In the coming days, the legislature hopes to convince the governor to sign off on the proposal for young adults or to come up with a compromise, said Rachel Linn-Gish, director of communications for Health Access.
The negotiations will take place in the next two weeks. The budget must be finalized with the governor’s signature by June 15.
As it stands, the proposal would provide Medi-Cal to young adults, regardless of immigration status, whose incomes are at or below 138 percent of the federal poverty level. A single young adult with an annual income of $16,395 or less would qualify for the health coverage.
The Assembly has proposed that the coverage start next fiscal year, while the Senate has suggested the following fiscal year. A legislative committee is working to come up with a unified proposal from the legislature to present to the governor.
Proposition 56, approved by voters last November, increased the tax on tobacco products by $2. After allocating some money to certain state programs, such as the University of California system for physician training, and other administrative costs, the law requires 82 percent of the remaining funds to be spent on Medi-Cal.
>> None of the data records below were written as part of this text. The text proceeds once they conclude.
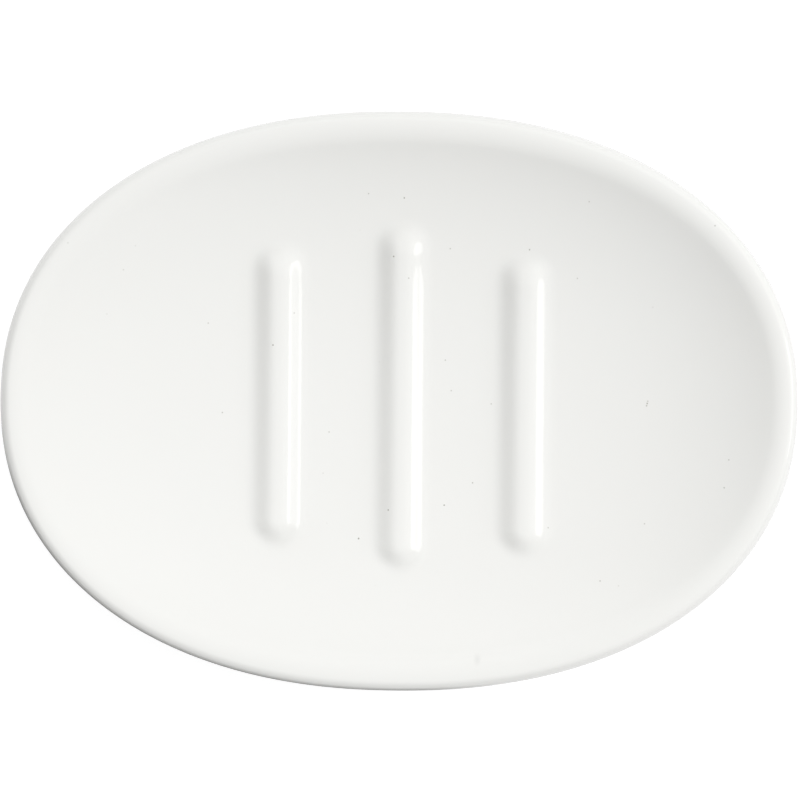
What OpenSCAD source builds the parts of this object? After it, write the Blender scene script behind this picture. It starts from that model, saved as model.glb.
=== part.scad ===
// Oval glazed soap dish with three raised ribs, a rolled lip and four soft pads under its foot.
// Millimetres. The pads rest on z = 0, x runs along the dish and the ribs run along y.

/* [Dish] */
// Length over the lip
dish_l = 140; // [125:1:180]
// Width over the lip
dish_w = 101.6; // [92:0.1:130]
// Shape of the oval: 2 is a plain ellipse, and more fills out its corners
oval_power = 2.2; // [2:0.05:2.8]
// Depth of the basin below the line where the lip begins
basin_depth = 11.2; // [8:0.1:15]
// Share of that depth that belongs to the steep zone beside the lip
steep_share = 0.43; // [0.2:0.01:0.6]
// How late the steep zone sets in: more keeps the middle flatter
steep_power = 5.3; // [4:0.1:7]
// Thickness of the floor over the hollow in the foot
floor_t = 5.4; // [3.5:0.1:9]
// How far the lip reaches out from its crest to its widest line
lip_reach = 1.8; // [1.4:0.1:3]
// How far the lip drops from its crest to its widest line
lip_drop = 2.8; // [1.8:0.1:3.2]
// Radius of the lip's inner side, between the basin and its crest
lip_inner_r = 6; // [3:0.1:7]
// How far the lip rolls under, past its widest line, in degrees
lip_under = 40; // [20:1:60]

/* [Ribs] */
// Width of a rib with its fillets
rib_w = 11.2; // [7:0.1:14]
// Distance between the middle lines of two ribs
rib_pitch = 21.7; // [15:0.1:24]
// Place of the middle rib to the right of the dish's middle
rib_shift = 0.4; // [-3:0.1:3]
// How far the rear end of a rib slopes down to the basin
rear_taper_l = 8; // [3:0.1:12]
// Height of the left rib above the basin
left_rib_h = 2.4; // [1.5:0.1:4]
// Height of the middle rib above the basin
middle_rib_h = 2.2; // [1.5:0.1:4]
// Height of the right rib above the basin
right_rib_h = 2.1; // [1.5:0.1:4]
// Length of the left rib with its fillets
left_rib_l = 56.5; // [30:0.5:60]
// Length of the middle rib with its fillets
middle_rib_l = 64.4; // [30:0.1:66]
// Length of the right rib with its fillets
right_rib_l = 56.3; // [30:0.1:60]
// Place of the left rib's middle behind the dish's middle
left_rib_y = 1.5; // [-3:0.1:3]
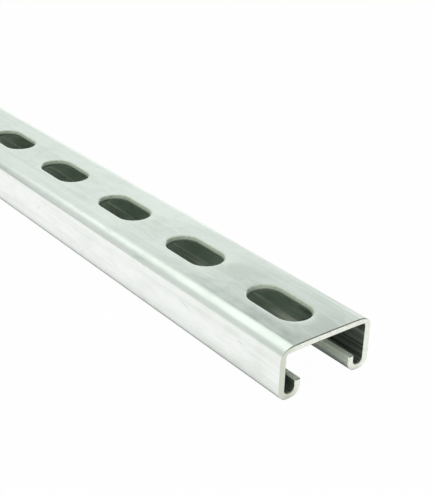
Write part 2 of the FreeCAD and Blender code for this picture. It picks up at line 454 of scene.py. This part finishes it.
def punch_slot(skin, cell):
    """Lay the web round one slot: drawn-in surface, rolled rim, sheared wall and underside."""
    centre = -HALF_LENGTH + (cell + 0.5) * SLOT_PITCH
    border = cell_border(*cell_ends(cell))
    count = len(border)
    rim = SlotRim(centre)

    def level_ring(gap, z):
        return [(x, y, z) for x, y in slot_outline(centre, gap)]

    edge = [(x, y, HEIGHT) for x, y in border]
    outermost = level_ring(OUTERMOST_RING, HEIGHT)
    web_rings = [edge, halfway(edge, outermost), outermost]
    web_rings += [rim.on_web(share) for share in DRAWN_RING_SHARES]
    rim_rings = [rim.on_rim(turn) for turn in spread(0, math.pi / 2, RIM_STEPS)]
    lay_rings(skin, web_rings + rim_rings[:1], [SKIN] * count)
    lay_rings(skin, rim_rings, rim.materials())

    tapered = HEIGHT - TAPER_DEPTH
    underside = HEIGHT - THICKNESS
    wall_rings = [rim_rings[-1], level_ring(0, tapered),
                  level_ring(FRACTURE_FLARE / 2, (tapered + underside) / 2),
                  level_ring(FRACTURE_FLARE, underside)]
    lay_rings(skin, wall_rings, [SHEARED] * count)

    edge_below = [(x, y, underside) for x, y in border]
    rings_below = [edge_below, halfway(edge_below, wall_rings[-1]), wall_rings[-1]]
    lay_rings(skin, rings_below, [INNER_SKIN] * count, upward=False)


def wave(skin):
    """Give the rolled strip its faint waves, and the crown of its web, which grows at a cut end."""
    wall_along, wall_up = WALL_WAVE_LENGTHS
    web_along, web_across = WEB_WAVE_LENGTHS
    bend_along, bend_across, bend_up = BEND_WAVE_LENGTHS
    for k, (x, y, z) in enumerate(skin.points):
        lift = z / HEIGHT
        wall_wave = noise.noise(Vector((x / wall_along, WALL_WAVE_START, z / wall_up)))
        web_wave = noise.noise(Vector((x / web_along, y / web_across, WEB_WAVE_START)))
        bend_wave = noise.noise(Vector((x / bend_along, y / bend_across, z / bend_up)))
        across = ROLLING_WAVE * wall_wave + BEND_WAVE * bend_wave
        to_end = HALF_LENGTH - abs(x)
        crown = WEB_CROWN + END_CROWN * math.exp(-(to_end / END_CROWN_REACH) ** 2)
        drop = crown * (y / HALF_WIDTH) ** 2
        skin.points[k] = (x, y + across * lift, z + lift * (ROLLING_WAVE * web_wave - drop))


def build_channel():
    """Make the channel's whole surface as one closed mesh."""
    skin = Skin()
    section = make_section()
    roll_surfaces(skin, section)
    for cell in range(SLOT_COUNT):
        punch_slot(skin, cell)
    for end in (-1, 1):
        cut_end(skin, section, end)
    wave(skin)
    made = skin.to_object("rolled_channel")
    made.data.shade_smooth()
    made.data.set_sharp_from_angle(angle=SHARP_ANGLE)
    weighted = made.modifiers.new("even_flats", "WEIGHTED_NORMAL")
    weighted.keep_sharp = True
    return made


# A mix node has sockets for every kind of value, and these are the places of those for colours.
FIRST_COLOUR_IN = 6
SECOND_COLOUR_IN = 7
COLOUR_OUT = 2


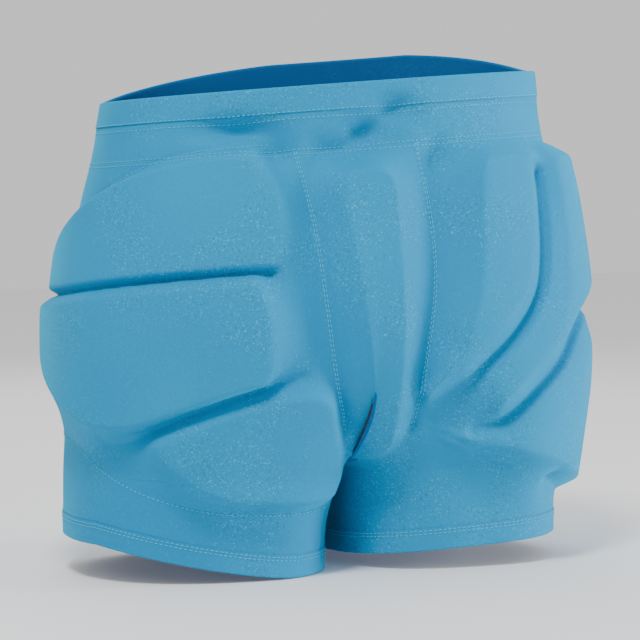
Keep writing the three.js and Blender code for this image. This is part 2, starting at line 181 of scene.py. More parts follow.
def ramp(v, low, high):
    """0 below low, 1 above high, and smooth between."""
    t = np.clip((v - low) / (high - low), 0, 1)
    return t * t * (3 - 2 * t)


# height: axis, inner half-width, outer half-width, front depth, back depth
sections = smooth_curve([
    [0, leg_axis, leg_half_width, leg_half_width - 2, leg_half_depth, leg_half_depth],
    [0.55 * crotch_height, leg_axis, leg_half_width + 0.4, leg_half_width - 1, leg_half_depth + 1,
     leg_half_depth + 5],
    [crotch_height, leg_axis, leg_axis, leg_half_width, leg_half_depth + 5, leg_half_depth + 12],
    [above(0.09), 0.9 * leg_axis, 1.16 * 0.9 * leg_axis, hip_half_width - 0.9 * leg_axis,
     belly_depth - 14, seat_depth - 19],
    [above(0.22), 0.73 * leg_axis, 0.6 * hip_half_width, hip_half_width - 0.73 * leg_axis,
     belly_depth - 6, seat_depth - 7],
    [above(0.44), 0.41 * leg_axis, 0.72 * hip_half_width, hip_half_width - 1 - 0.41 * leg_axis,
     belly_depth, seat_depth],
    [above(0.67), 0.15 * leg_axis, 0.83 * hip_half_width, hip_half_width - 9 - 0.15 * leg_axis,
     belly_depth - 5, seat_depth - 9],
    [above(0.82), 4, 0.86 * hip_half_width, waist_half_width + 3, waist_half_depth + 3,
     waist_half_depth + 9],
    [above(0.97), 0, waist_half_width, waist_half_width, waist_half_depth, waist_half_depth + 2],
    [above(1.12), 0, waist_half_width, waist_half_width - 3, waist_half_depth - 2, waist_half_depth],
])
lean_start = above(0.4)


def lean(z):
    return waist_shift * np.clip((z - lean_start) / (front_height - lean_start), 0, 1)


def on_body(side, turn, z):
    """turn is 0 at the front of a leg, 90 at its outer side, 180 behind, and -90 or 270 inside."""
    turn, z = np.broadcast_arrays(np.asarray(turn, float), np.asarray(z, float))
    axis, inner, outer, front, back = np.moveaxis(sections(z), -1, 0)
    s, c = np.sin(np.radians(turn)), np.cos(np.radians(turn))
    power = np.where(s > 0, 2 / outer_roundness, 2 / inner_roundness)
    across = np.sign(s) * np.abs(s) ** power * np.where(s > 0, outer, inner)
    along = np.sign(c) * np.abs(c) ** power * np.where(c > 0, front, back)
    x = side * (axis + across)
    if side == right:
        x = x - 9 * (1 - ramp(z, 0, 105)) * ramp(-across, 10, 80)
        x = x - 6 * (1 - ramp(z, 20, 130)) * ramp(across, 10, 80)
    else:
        x = x - 13 * (1 - ramp(z, 30, 150)) * ramp(across, 10, 80)
    return np.stack([x + lean(z), -along, z], -1)


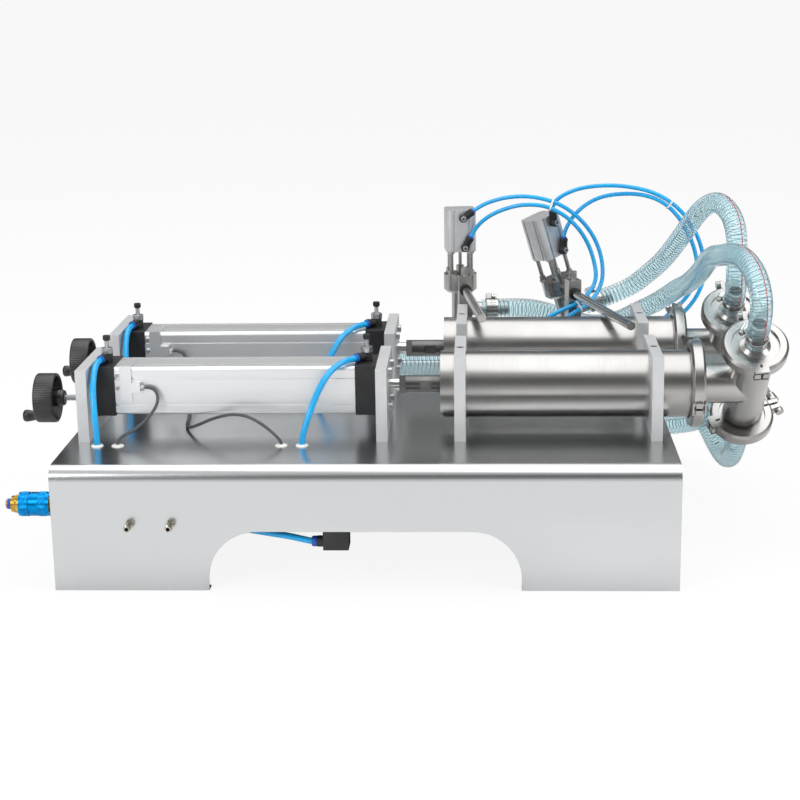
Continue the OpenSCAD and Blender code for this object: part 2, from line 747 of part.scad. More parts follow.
// Speed controllers on the caps: body, side arm for the tube, and the needle's knob
control_body = 14;
control_height = 11;
control_nut = 15;
control_nut_height = 7;
arm_height = 6;
arm_diameter = 11;
arm_length = 15;
arm_collar = 12.5;
arm_collar_length = 3;
needle_bore = 6;
stem_drop = 6;
stem_rise = 10;
knob_head = 9.5;
knob_head_height = 6.5;
rear_control_turn = -105;
front_control_turn = -132;
control_places = [
    [rear_cap_x + cap_length / 2, lanes[0], rear_control_turn],
    [front_cap_x + cap_length / 2, lanes[0], front_control_turn],
    [rear_cap_x + cap_length / 2, lanes[1], rear_control_turn],
    [front_cap_x + cap_length / 2, lanes[1], front_control_turn]
];

module speed_controllers() color("#222222") for (place = control_places) {
    translate([place[0], place[1], cap_top_z]) difference() {
        union() {
            translate([0, 0, -boss_depth]) cylinder(d = boss_diameter, h = boss_depth);
            cylinder(d = control_body, h = control_height);
            translate([0, 0, control_height]) cylinder(d = control_nut, h = control_nut_height, $fn = 6);
            rotate(place[2]) translate([0, 0, arm_height]) rotate([0, 90, 0]) {
                cylinder(d = arm_diameter, h = arm_length);
                translate([0, 0, arm_length]) cylinder(d = arm_collar, h = arm_collar_length);
            }
        }
        translate([0, 0, control_height + control_nut_height - stem_drop])
            cylinder(d = needle_bore + 2 * fit, h = stem_drop + cut);
        rotate(place[2]) translate([0, 0, arm_height]) rotate([0, 90, 0]) translate([0, 0, control_body / 2 + slip])
            cylinder(d = air_tube_diameter + 2 * slip, h = arm_length);
    }
}

module speed_knob(index) color("#1e1e1e") {
    place = control_places[index];
    translate([place[0], place[1], cap_top_z + control_height + control_nut_height]) {
        translate([0, 0, -stem_drop + slip]) cylinder(d = needle_bore, h = stem_drop + stem_rise);
        translate([0, 0, stem_rise]) cylinder(d = knob_head, h = knob_head_height);
    }
}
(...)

The federal Affordable Care Act opened the gates of Medi-Cal to many low-income adults. However, the majority of those who are undocumented remain ineligible for the coverage.
“We believe our health system is stronger when everybody is included,” said Anthony Wright, Health Access executive director. “Especially for kids and young adults who are just starting out in their life—this is an investment in our state and community to keep our burgeoning workforce healthy.”
Undocumented young adults often have entry-level jobs that don’t provide health insurance, he said.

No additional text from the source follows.